Isto mostra que apenas em 3% dos casos a AFP tem uma origem muito alta. O conhecimento do local de origem da artéria profunda ajuda evitar formação de fistulas arteriovenosas femorais iatrogênicas enquanto se realiza a punção da artéria femoral [7]. Além disso, o local preferido da ligação da artéria femoral é proximal a origem da femoral profunda para garantir vascularização da extremidade inferior via anastomoses do complexo das femorais profundas com os ramos da artéria poplítea.

A arteriografia ainda é o meio principal de investigação das doenças arteriais oclusivas periféricas. Arteriografias periféricas são usadas para diagnostico de doenças vasculares, demonstração da vascularização de doenças malignas e para identificar doenças inerentes ao sistema arterial [7]. A femoral e AFP são usadas por várias técnicas de imagem. Em vista da expansão de âmbito da radiologia intervencionista este relato do caso com variação arterial múltipla ganha importância.

A presença inesperada de vasos variantes pode se tornar um problema de grande preocupação para ortopedistas, urologistas, ginecologistas e cirurgiões gerais, que podem realizar procedimentos cirúrgicos nesta área.

REFERÊNCIAS

1. Annister LH, Berry MM, Collins P. Gray's anatomy. In: Cardiovascular system. 38th ed. London: Churchill Livingstone;1995. p.1558-68.

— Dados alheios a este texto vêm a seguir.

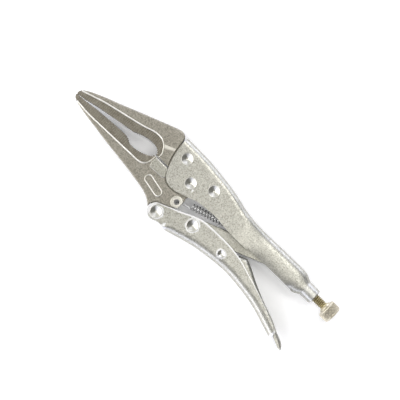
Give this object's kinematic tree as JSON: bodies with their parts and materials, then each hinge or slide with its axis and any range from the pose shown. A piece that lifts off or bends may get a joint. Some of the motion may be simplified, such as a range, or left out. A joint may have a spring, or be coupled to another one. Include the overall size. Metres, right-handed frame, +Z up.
{
  "type": "locking pliers",
  "caption": "Long-nose locking pliers with a toggle-locked lower jaw, channel handles, release lever, return spring and knurled adjusting screw.",
  "frame": {"origin": "centre of the bounding box's footprint, on the surface that the tool lies on", "axes": "+X along the adjusting screw, from the jaws to the knob; +Y from the lower handle to the upper handle; +Z up through the thickness, as the tool lies on its side"},
  "size_m": [0.2272, 0.061, 0.015],
  "materials": {
    "handle_steel": "satin nickel plate over pressed sheet",
    "jaw_steel": "satin nickel plate over a forging",
    "screw_zinc": "yellow zinc plate",
    "knob_zinc": "dull zinc plate, knurled",
    "spring_steel": "bright wire"
  },
  "bodies": {
    "upper_body": {"upper_handle": "handle_steel", "fixed_jaw": "jaw_steel", "front_jaw_rivet": "handle_steel", "rear_jaw_rivet": "handle_steel", "jaw_pivot_rivet": "handle_steel", "return_spring": "spring_steel"},
    "jaw_body": {"moving_jaw": "jaw_steel"},
    "lower_body": {"lower_handle": "handle_steel", "handle_pivot_rivet": "handle_steel", "link_pivot_rivet": "handle_steel", "lever_pivot_rivet": "handle_steel"},
    "link_body": {"toggle_link": "handle_steel"},
    "lever_body": {"release_lever": "handle_steel"},
    "screw_body": {"adjusting_screw": "screw_zinc"},
    "knob_body": {"adjusting_knob": "knob_zinc"}
  },
  "joints": [
    {"name": "jaw_open", "type": "hinge", "parent": "upper_body", "child": "jaw_body", "pos_m": [-0.0167, 0.00929, 0.0075], "axis": [0, 0, 1], "range_deg": [0, 22], "deforming": ["return_spring"]},
    {"name": "handle_swing", "type": "hinge", "parent": "jaw_body", "child": "lower_body", "pos_m": [-0.0204, -0.02031, 0.0075], "axis": [0, 0, 1], "range_deg": [-66.5, 0]},
    {"name": "link_swing", "type": "hinge", "parent": "upper_body", "child": "link_body", "pos_m": [0.0603, 0.01199, 0.0075], "axis": [0, 0, 1], "range_deg": [0, 21.2]},
    {"name": "lever_squeeze", "type": "hinge", "parent": "lower_body", "child": "lever_body", "pos_m": [0.0305, -0.01041, 0.0075], "axis": [0, 0, 1], "range_deg": [0, 3]},
    {"name": "screw_advance", "type": "slide", "parent": "upper_body", "child": "screw_body", "axis": [1, 0, 0], "range_m": [0, 0.01401]},
    {"name": "knob_turn", "type": "hinge", "parent": "screw_body", "child": "knob_body", "pos_m": [0.1046, 0.01199, 0.0075], "axis": [1, 0, 0], "range_deg": [0, 3960]}
  ],
  "couplings": [
    {"joint": "handle_swing", "follows": "jaw_open", "ratio": -3.0083},
    {"joint": "link_swing", "follows": "jaw_open", "ratio": 0.95402},
    {"joint": "screw_advance", "follows": "knob_turn", "m_per_rad": 0.00020213}
  ]
}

2. Gray H. Anatomy of the human body. The common iliac arteries. Accessed on August 25, 2006. Disponível em: http://www.bartleby.com/107/155.html

3. Bergman RA, Thompson SA, Afifi AK, Saadeh FA. Compendium of human anatomic variation: catalog, atlas and world literature. Baltimore:Urban & Schwarzenberg;1988.

4. Sarikcioglu L, Sindel M. Multiple vessel variation in the retropubic region. Folia Morphol. 2002;61(1):43-5.

5. Bilgic S, Sahin B. Rare arterial variation: a common trunk from the external iliac artery for the obturator, inferior epigastric and profunda femoris arteries. Surg Radiol Anat. 1997;19(1):45-7.

6. Sanudo JR, Roig M, Rodriguez A, Ferreira B, Domenech JM. Rare origin of the obturator, inferior epigastric and medial circumflex femoral arteries from a common trunk. J Anat. 1993;183(Pt 1):161-3.

7. Dixit DP, Mehta LA, Kothari ML. Variations in the origin and course of profunda femoris. J Anat Soc India. 2001;50(1):6-7.


NOTA DO EDITOR

O presente artigo é anatômico e trata de uma anomalia rara. Estamos publicando na RBCCV em virtude do acesso femoro-ilíaco ser importante em casos de cirurgia cardíaca e na introdução de próteses endovasculares. Conhecer as variações anatômicas é importante para os cirurgiões cardiovasculares.